Hares are synonymous with spring and new growth, often associated with Ostara/Eostre, the Goddess of Spring. They are known for their incredible speed, reaching up to 45mph. They are most active during dawn and dusk, and shelter in forms, shallow depressions in the earth where they will sit tight for hours on end. Although similar in appearance to rabbits, hares are far larger with a more chiselled look, with black tipped ears.
The females can give birth up to four litters a year, of two to four young, known as leverets. Leverets are born fully furred with open eyes and can protect themselves from birth. The mother will leave them in their own forms during the day; only visiting them once during night to feed. Leverets can be very inquisitive – I once had one come over and sniff my shoe!
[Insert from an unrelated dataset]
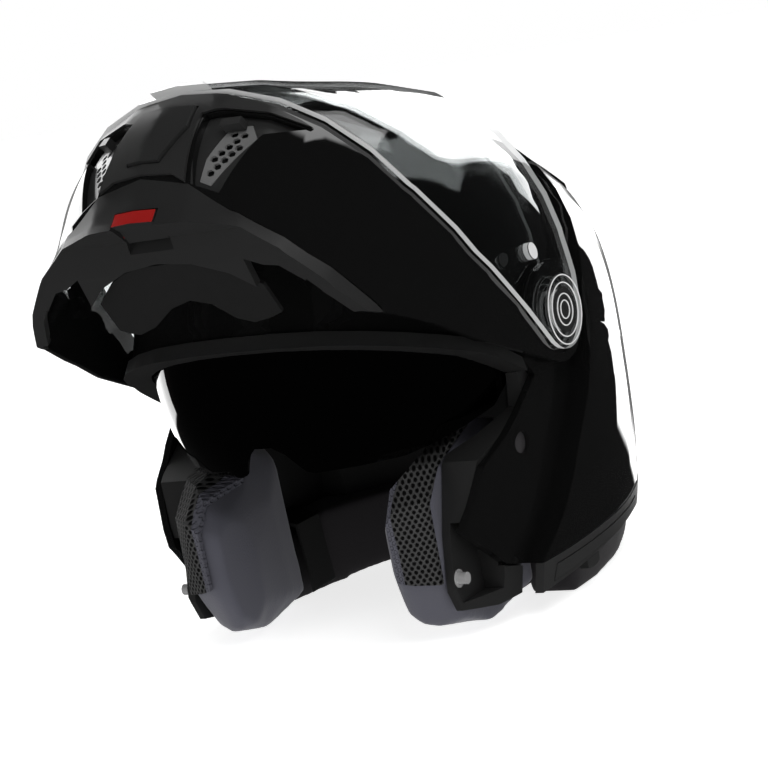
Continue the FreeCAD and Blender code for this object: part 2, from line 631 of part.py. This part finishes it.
def strap(side, length):
    """Webbing from the shell's side over the neck roll and down its inner wall."""
    line = [(82, -62), (82, -99), (66, -104.5), (63.2, length)]
    back = [(x - 0.8, z + 0.8) for x, z in line]
    loop = [Vector(side * (x + 0.8), 1, z - 0.8) for x, z in line]
    loop += [Vector(side * x, 1, z) for x, z in reversed(back)]
    return Part.Face(Part.makePolygon([*loop, loop[0]])).extrude(Vector(0, 22, 0))


def strap_left():
    loop = box(58.6, 67.8, 1, 23, -141.4, -134.5)
    for x in (60.1, 63.5):
        loop = loop.cut(box(x, x + 2.8, 0, 24, -139.4, -136.6))
    return strap(1, -136).cut(box(55, 70, 0, 24, -150, -134.5)).fuse(loop)


def d_rings():
    """Two wire rings whose upper bars run through the loop of the left strap."""
    rings = []
    for x in (60.3, 63.7):
        outer = box(x, x + 2.4, -3, 27, -146, -136.8)
        rings.append(outer.cut(box(x - 1, x + 4, -0.6, 24.6, -143.6, -139.2)))
    return Part.makeCompound(rings)


def sun_visor_slider():
    """Thumb slide on the rim that lowers and stows the sun visor."""
    outline = [(-2, -130.6), (12, -129.3), (12, -133.5), (8, -135), (2, -135.4), (-2, -134.6)]
    return side_prism(outline, 105.9, 110.6)


def chin_arm_plates():
    plate = disc(21, 114, 115.7).fuse(box(114, 115.7, -34, 0, -9, 7))
    return both_sides(plate.cut(disc(size("pin_radius") + size("running_fit"), 110, 120)))


def cylinder(name, radius, low, high, y="0", z="0"):
    """A cylinder along X whose sizes follow the sheet."""
    obj = doc.addObject("Part::Cylinder", name)
    obj.Placement = Placement(Vector(0, 0, 0), Rotation(Vector(0, 1, 0), 90))
    bound(obj, "Radius", radius)
    bound(obj, "Height", f"({high}) - ({low})")
    bound(obj, "Placement.Base.x", f"1 mm * ({low})")
    bound(obj, "Placement.Base.y", f"1 mm * ({y})")
    bound(obj, "Placement.Base.z", f"1 mm * ({z})")
    return obj


def pair(name, pieces):
    """The named sub-part: a turned piece on the left and its mirror image."""
    whole = pieces[0]
    if len(pieces) > 1:
        whole = doc.addObject("Part::MultiFuse", name + "_whole")
        whole.Shapes = pieces
    mirrored = doc.addObject("Part::Mirroring", name + "_mirrored")
    mirrored.Source = whole
    mirrored.Normal = Vector(1, 0, 0)
    group = doc.addObject("Part::Compound", name)
    group.Links = [whole, mirrored]
    group.Label = name
    group.Placement = home()
    parts[name] = group


S = "<<sizes>>."


def turned_parts():
    pin = S + "pin_radius"
    pair("pivot_pins", [cylinder("pin_stem", pin, "108.5", "118.2")])
    boss = f"{S}visor_pivot_radius - {S}running_fit"
    pair("visor_bosses", [cylinder("boss_stem", boss, S + "chin_hub_face", "123.4"),
                          cylinder("boss_cap", f"{S}visor_pivot_radius + 1.2", "122.9", "123.4")])
    striker = S + "striker_radius"
    y, z = (str(v) for v in STRIKER)
    pair("striker_pins", [cylinder("striker_stem", striker, "78.6", "86.6", y, z),
                          cylinder("striker_flange", striker + " + 1.6", "81.6", "81.9", y, z)])
    pair("strap_rivets", [cylinder("rivet_stem", "4", "82.9", "106", "12", "-66")])
    y, z = (str(v) for v in PLUG)
    pair("side_plugs", [cylinder("plug_stem", S + "plug_radius", "97", "106.5", y, z)])


def sketched_plate(name, radius, bore, low, high):
    """A round plate padded from a sketch of two circles."""
    body = doc.addObject("PartDesign::Body", name + "_body")
    sketch = body.newObject("Sketcher::SketchObject", name + "_sketch")
    sketch.Placement = Placement(Vector(0, 0, 0), Rotation(Vector(0, 1, 0), 90))
    bound(sketch, "Placement.Base.x", f"1 mm * ({low})")
    for expression, start in ((radius, 20), (bore, 5)):
        index = sketch.addGeometry(Part.Circle(Vector(0, 0, 0), Vector(0, 0, 1), start), False)
        sketch.addConstraint(Sketcher.Constraint("Coincident", index, 3, -1, 1))
        rule = sketch.addConstraint(Sketcher.Constraint("Radius", index, start))
        bound(sketch, f"Constraints[{rule}]", expression)
    pad = body.newObject("PartDesign::Pad", name + "_pad")
    pad.Profile = sketch
    bound(pad, "Length", f"({high}) - ({low})")
    return body


add("outer_shell", outer_shell())
add("lower_trim", lower_trim())
add("trim_inserts", trim_inserts())
add("eps_liner", eps_liner())
add("crown_pad", crown_pad())
add("neck_roll", neck_roll())
twins = {"cheek_pad": cheek_pad(), "cheek_mesh": cheek_mesh(), "side_frame": side_frame()}
for name, shape in twins.items():
    add(name + "_left", shape)
    add(name + "_right", shape.mirror(Vector(0, 0, 0), Vector(1, 0, 0)))
add("brow_gasket", brow_gasket())
add("sun_visor", sun_visor())
add("sun_visor_pivots", sun_visor_pivots())
add("rear_spoiler", rear_spoiler())
add("top_vent_base", top_vent_base())
add("top_vent_slider", top_vent_slider())
add("chin_bar_shell", chin_bar_shell())
add("front_mask", front_mask())
add("chin_vent_flap", chin_vent_flap())
add("vent_bays", vent_bays())
add("side_grilles", side_grilles())
add("vent_slider_left", vent_slider(1))
add("vent_slider_right", vent_slider(-1))
add("chin_lower_trim", chin_lower_trim())
add("release_lever", release_lever())
add("chin_eps", chin_eps())
add("chin_curtain", chin_curtain())
add("visor_shell", visor_shell())
add("anti_fog_insert", anti_fog_insert())
add("anti_fog_pins", anti_fog_pins())
add("latch_hooks", latch_hooks())
add("hook_mounts", hook_mounts())
add("strap_left", strap_left())
add("strap_right", strap(-1, -142))
add("d_rings", d_rings())
add("sun_visor_slider", sun_visor_slider())
add("chin_arm_plates", chin_arm_plates())
turned_parts()
bore = f"{S}pin_radius + {S}running_fit"
pair("pivot_plates", [sketched_plate("hub_plate", "23", bore, "112.5", "113.6")])
doc.recompute()
for obj in doc.Objects:
    if "Invalid" in obj.State or "Error" in obj.State:
        raise RuntimeError(obj.Name + " failed to recompute")
os.makedirs("parts", exist_ok=True)
for name, obj in parts.items():
    if obj.Shape.isNull() or not obj.Shape.isValid():
        raise RuntimeError(name + " has no valid shape")
    obj.Shape.exportStep(f"parts/{name}.step")
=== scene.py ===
"""Looks for the modular helmet: finishes, soft lining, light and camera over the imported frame."""
import math

import bpy
from mathutils import Matrix, Vector


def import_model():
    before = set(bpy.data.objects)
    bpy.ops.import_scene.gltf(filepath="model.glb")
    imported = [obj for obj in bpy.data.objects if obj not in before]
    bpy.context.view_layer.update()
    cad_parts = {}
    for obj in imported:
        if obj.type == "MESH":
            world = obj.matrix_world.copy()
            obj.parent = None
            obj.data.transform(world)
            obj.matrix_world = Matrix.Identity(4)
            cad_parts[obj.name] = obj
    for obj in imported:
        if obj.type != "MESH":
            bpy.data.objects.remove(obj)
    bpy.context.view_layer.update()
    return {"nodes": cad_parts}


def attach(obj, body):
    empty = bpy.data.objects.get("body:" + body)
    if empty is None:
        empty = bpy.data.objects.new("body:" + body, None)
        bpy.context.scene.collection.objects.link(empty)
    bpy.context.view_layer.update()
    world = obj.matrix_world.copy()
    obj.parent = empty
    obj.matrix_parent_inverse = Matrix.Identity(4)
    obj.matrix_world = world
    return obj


bpy.ops.wm.read_factory_settings(use_empty=True)
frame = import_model()
nodes = frame["nodes"]

MM = 0.001

# The camera, placed from the hinge axis. Its angle is from the photograph's vanishing point.
HINGE = Vector((0.0, 5.8 * MM, 147.0 * MM))
CAMERA_FROM_HINGE = Vector((685.3, -1050.2, 178.4)) * MM
CAMERA_RIGHT = Vector((0.8419, 0.5038, -0.1934))
CAMERA_UP = Vector((0.0777, 0.2415, 0.9673))
CAMERA_BACK = Vector((0.534, -0.8294, 0.1642))
LENS = 112.5
SENSOR = 36.0
FAR_CLIP = 50.0

WHITE = (1.0, 1.0, 1.0, 1.0)


def grey(value):
    return (value, value, value, 1.0)


class Graph:
    """Small helper to build a shader's nodes."""

    def __init__(self, tree):
        self.tree = tree
        tree.nodes.clear()

    def add(self, kind, **settings):
        node = self.tree.nodes.new(kind)
        for key, value in settings.items():
            setattr(node, key, value)
        return node

    def link(self, source, target):
        self.tree.links.new(source, target)

    def feed(self, target, value):
        if isinstance(value, bpy.types.NodeSocket):
            self.link(value, target)
        else:
            target.default_value = value

    def math(self, operation, a, b=0.0):
        node = self.add("ShaderNodeMath", operation=operation)
        self.feed(node.inputs[0], a)
        self.feed(node.inputs[1], b)
        return node.outputs[0]

    def map_range(self, value, start, end, interpolation="LINEAR"):
        """Runs from 0 to 1 as the value goes from start to end."""
        node = self.add("ShaderNodeMapRange", interpolation_type=interpolation)
        self.feed(node.inputs["Value"], value)
        node.inputs["From Min"].default_value = start
        node.inputs["From Max"].default_value = end
        return node.outputs[0]

    def mix(self, factor, first, second):
        node = self.add("ShaderNodeMixShader")
        self.feed(node.inputs[0], factor)
        self.link(first, node.inputs[1])
        self.link(second, node.inputs[2])
        return node.outputs[0]

    def colour(self, factor, first, second):
        node = self.add("ShaderNodeMix", data_type="RGBA")
        self.feed(node.inputs[0], factor)
        self.feed(node.inputs[6], first)
        self.feed(node.inputs[7], second)
        return node.outputs[2]

    def facing(self):
        """0 where a surface looks at the eye, 1 where it is seen edge on."""
        node = self.add("ShaderNodeLayerWeight")
        node.inputs["Blend"].default_value = 0.5
        return node.outputs["Facing"]

    def noise(self, scale):
        place = self.add("ShaderNodeTexCoord")
        node = self.add("ShaderNodeTexNoise")
        node.inputs["Scale"].default_value = scale
        self.link(place.outputs["Object"], node.inputs["Vector"])
        return node.outputs["Fac"]

    def bump(self, shader, height, strength, distance):
        node = self.add("ShaderNodeBump")
        node.inputs["Strength"].default_value = strength
        node.inputs["Distance"].default_value = distance
        self.link(height, node.inputs["Height"])
        self.link(node.outputs["Normal"], shader.inputs["Normal"])

    def finish(self, surface, kind="ShaderNodeOutputMaterial"):
        out = self.add(kind)
        self.link(surface, out.inputs["Surface"])


def material(name):
    made = bpy.data.materials.new(name)
    made.use_nodes = True
    return made, Graph(made.node_tree)


def principled(graph, **inputs):
    shader = graph.add("ShaderNodeBsdfPrincipled")
    for key, value in inputs.items():
        graph.feed(shader.inputs[key.replace("_", " ")], value)
    return shader


GRAIN_SCALE = 1400.0
GRAIN_DEPTH = 0.2 * MM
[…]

The best time to see hares is early spring when the adults begin to ‘box’. Boxing hares are amazing to see, it is often a female warding off the advances of a male. They will leap, kick, claw, and bite at the other, chasing each other across the fields. I have been privileged enough to witness this, and it is one of my most treasured wildlife encounters. The two hares fought each other, fur flying, backlit by the setting sun – my mouth had hung open, in disbelief. The battle was over in a matter of seconds, but I was full of joy for the rest of the evening.
The hares have managed to wedge themselves firmly into my life this year, and I have been fortunate enough to spend many hours with them, in turn they offered me glimpses into their world of open fields and vast skies.
So, my advice is this: get outside! Spring is a magical season waiting to be explored, full of wonderful memories to discover and wildlife to meet, it would be a shame to miss any of it.